Und was wurde für die neue Saison bisher geleistet? Die Weiterführung einer Trainerdiskussion bei jedem kleinen Rückschlag. Sowie bisher eine überschaubare Transferbilanz, von der sich Hoeneß übrigens zu Beginn des Jahres noch rühmte, dass sich alle noch wundern würden, wen die Bayern schon alles für die neue Spielzeit unter Vertrag hätten. Ja, wen haben sie denn bis heute schon? Nachwuchsstürmer Fiete Arp, der es beim Hamburger SV in der 2. Bundesliga auf 17 Einsätze und ein Tor schaffte. Sowie zwei weltmeisterliche Verteidiger für 115 Millionen Euro. Klingt erst mal gut.
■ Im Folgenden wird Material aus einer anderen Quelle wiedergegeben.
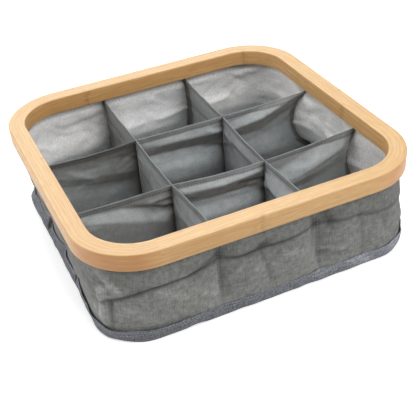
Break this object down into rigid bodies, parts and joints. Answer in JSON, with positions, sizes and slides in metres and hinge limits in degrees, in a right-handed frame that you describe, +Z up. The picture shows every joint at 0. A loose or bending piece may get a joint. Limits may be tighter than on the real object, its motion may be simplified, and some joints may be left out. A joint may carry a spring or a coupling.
{
  "type": "drawer organizer",
  "caption": "Low open organizer for a drawer: a bent bamboo rim with rounded corners over a soft grey fabric bag, divided into square cells by sewn fabric dividers. Folds flat.",
  "frame": {"origin": "on the surface that the organizer stands on, under the middle of its rim", "axes": "+X along the long side to the right, +Y towards the back, +Z up"},
  "size_m": [0.333, 0.32, 0.1],
  "materials": {
    "bamboo": "satin clear lacquer over pale bamboo",
    "bamboo_core": "satin clear lacquer over slightly darker bamboo",
    "wall_fabric": "matte linen-look polyester, mottled grey",
    "divider_fabric": "smooth blue-grey polyester",
    "lining_fabric": "smooth grey polyester",
    "tape": "ribbed woven binding tape",
    "board": "plain fibreboard",
    "strip": "extruded plastic"
  },
  "bodies": {
    "bag": {"bottom_panel": "wall_fabric", "base_board": "board", "floor_lining": "lining_fabric", "binding_tape": "tape", "side_wall": "wall_fabric", "divider_left": "divider_fabric", "divider_right": "divider_fabric", "cross_divider_back_left": "divider_fabric", "cross_divider_back_middle": "divider_fabric", "cross_divider_back_right": "divider_fabric", "cross_divider_front_left": "divider_fabric", "cross_divider_front_middle": "divider_fabric", "cross_divider_front_right": "divider_fabric"},
    "rim": {"rim_ply_outer": "bamboo", "rim_ply_second": "bamboo", "rim_ply_core": "bamboo_core", "rim_ply_fourth": "bamboo", "rim_ply_inner": "bamboo", "hem_strip": "strip"}
  },
  "joints": [
    {"name": "fold_flat", "type": "slide", "parent": "bag", "child": "rim", "axis": [0, 0, 1], "range_m": [-0.064, 0], "deforming": ["side_wall", "divider_left", "divider_right", "cross_divider_back_left", "cross_divider_back_middle", "cross_divider_back_right", "cross_divider_front_left", "cross_divider_front_middle", "cross_divider_front_right"]}
  ]
}
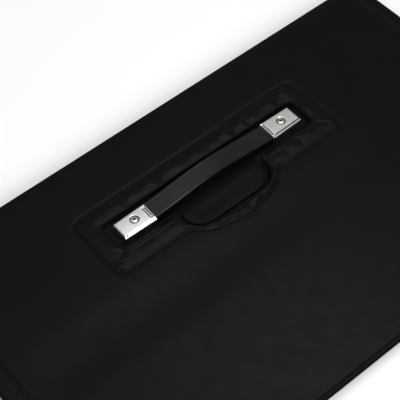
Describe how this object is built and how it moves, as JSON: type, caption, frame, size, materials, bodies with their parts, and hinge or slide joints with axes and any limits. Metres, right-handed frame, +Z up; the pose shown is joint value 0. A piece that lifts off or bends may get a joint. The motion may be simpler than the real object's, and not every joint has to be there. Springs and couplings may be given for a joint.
{
  "type": "folding solar panel",
  "caption": "Book-folding solar panel, closed: soft leatherette halves with cells on their inner faces, a spine strip, and a strap handle with metal caps in a finger recess.",
  "frame": {"origin": "centre of the bottom of the closed panel, as it lies flat with its handle face up", "axes": "+X along the long edges, +Y across towards the spine edge, +Z up out of the handle face"},
  "size_m": [0.56, 0.34, 0.026],
  "materials": {
    "leatherette": "satin, fine grain",
    "tray_liner": "satin, smooth",
    "core_board": "matte, foamed",
    "pad_foam": "matte, open foam",
    "backsheet": "matte",
    "solar_cell": "dark blue-black, satin",
    "ribbon_metal": "tinned",
    "front_film": "clear, finely textured film",
    "chrome": "satin bright plating",
    "strap_vinyl": "satin, finely ribbed lengthways",
    "spring_steel": "bare",
    "magnet": "nickel plated",
    "box_plastic": "fine matte",
    "circuit_board": "satin",
    "grommet_rubber": "matte"
  },
  "bodies": {
    "lower_half": {"skin_lower": "leatherette", "core_board_lower": "core_board", "backsheet_lower": "backsheet", "cell_string_lower_near": "solar_cell", "cell_string_lower_far": "solar_cell", "row_link_lower": "ribbon_metal", "terminal_bar_lower_near": "ribbon_metal", "terminal_bar_lower_far": "ribbon_metal", "front_sheet_lower": "front_film", "closure_magnet_lower_left": "magnet", "closure_magnet_lower_right": "magnet", "junction_box": "box_plastic", "junction_lid": "box_plastic", "lid_screw_left": "spring_steel", "lid_screw_right": "spring_steel", "diode_board": "circuit_board", "bypass_diode_1": "box_plastic", "bypass_diode_2": "box_plastic", "lead_outlet": "grommet_rubber"},
    "spine": {"spine_skin": "leatherette", "crossover_ribbon": "ribbon_metal"},
    "upper_half": {"skin_upper": "leatherette", "core_board_upper": "core_board", "backsheet_upper": "backsheet", "cell_string_upper_near": "solar_cell", "cell_string_upper_far": "solar_cell", "row_link_upper": "ribbon_metal", "terminal_bar_upper_near": "ribbon_metal", "terminal_bar_upper_far": "ribbon_metal", "front_sheet_upper": "front_film", "closure_magnet_upper_left": "magnet", "closure_magnet_upper_right": "magnet", "recess_tray": "tray_liner", "recess_pad": "pad_foam", "handle_cap_left": "chrome", "handle_cap_right": "chrome", "cap_screw_left": "chrome", "cap_screw_right": "chrome", "anchor_plate_left": "spring_steel", "anchor_plate_right": "spring_steel"},
    "strap": {"strap_cover": "strap_vinyl", "strap_core": "spring_steel"}
  },
  "joints": [
    {"name": "lower_crease_fold", "type": "hinge", "parent": "lower_half", "child": "spine", "pos_m": [0, 0.16955, 0.00045], "axis": [-1, 0, 0], "range_deg": [0, 90]},
    {"name": "upper_crease_fold", "type": "hinge", "parent": "spine", "child": "upper_half", "pos_m": [0, 0.16955, 0.01605], "axis": [-1, 0, 0], "range_deg": [0, 90]},
    {"name": "strap_lift", "type": "slide", "parent": "upper_half", "child": "strap", "axis": [0, 0, 1], "range_m": [0, 0.012], "deforming": ["strap_cover", "strap_core"]}
  ]
}
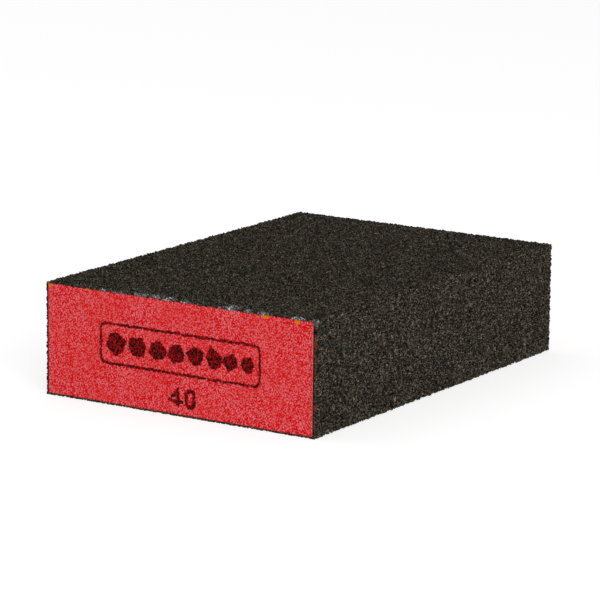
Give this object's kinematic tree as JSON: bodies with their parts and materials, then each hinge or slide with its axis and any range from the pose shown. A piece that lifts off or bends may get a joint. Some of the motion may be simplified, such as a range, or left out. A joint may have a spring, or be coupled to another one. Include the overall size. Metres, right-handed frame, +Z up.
{
  "type": "sanding block",
  "caption": "Rectangular foam sanding block with coarse abrasive bonded to its two broad faces and two long sides, and bare foam ends.",
  "frame": {"origin": "centre of the bottom coated face, on the surface that the block lies on", "axes": "+Z up from the bottom coated face to the top one; -Y out of the printed foam end, so the block's length runs along Y; +X to the right as the printed end is seen from the front"},
  "size_m": [0.0698, 0.1016, 0.0254],
  "materials": {
    "foam": "red flexible polyurethane foam, cut open at both ends, matt with fine open cells",
    "bond_resin": "dark flexible resin, satin where it shows at the cut ends",
    "abrasive_grain": "coarse black abrasive grain under a thin size coat, rough with small bright facets"
  },
  "bodies": {
    "root": {"foam_core": "foam", "bond_coat_top": "bond_resin", "bond_coat_bottom": "bond_resin", "bond_coat_left": "bond_resin", "bond_coat_right": "bond_resin", "grit_top": "abrasive_grain", "grit_bottom": "abrasive_grain", "grit_left": "abrasive_grain", "grit_right": "abrasive_grain"}
  },
  "joints": []
}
Doch bei näherer Betrachtung stieg Benjamin Pavard mit dem VfB Stuttgart eben in die 2. Liga ab. Und Lucas Hernandez musste sich nach Bekanntgabe des Wechsels einer Innenband-OP unterziehen. Ob er wieder zu alter Stärke findet, ist fraglich.

Angesichts der gezeigten Leistungen muss nicht der Trainer infrage gestellt werden, sondern der AG-Boss, der sich in den vergangenen Jahren von einem besonnenen Ex-Fußballer zu einem Großindustriellen gemausert hat. Doch leider, das wissen die meisten genau, tickt die Arbeitswelt anders und selten fair.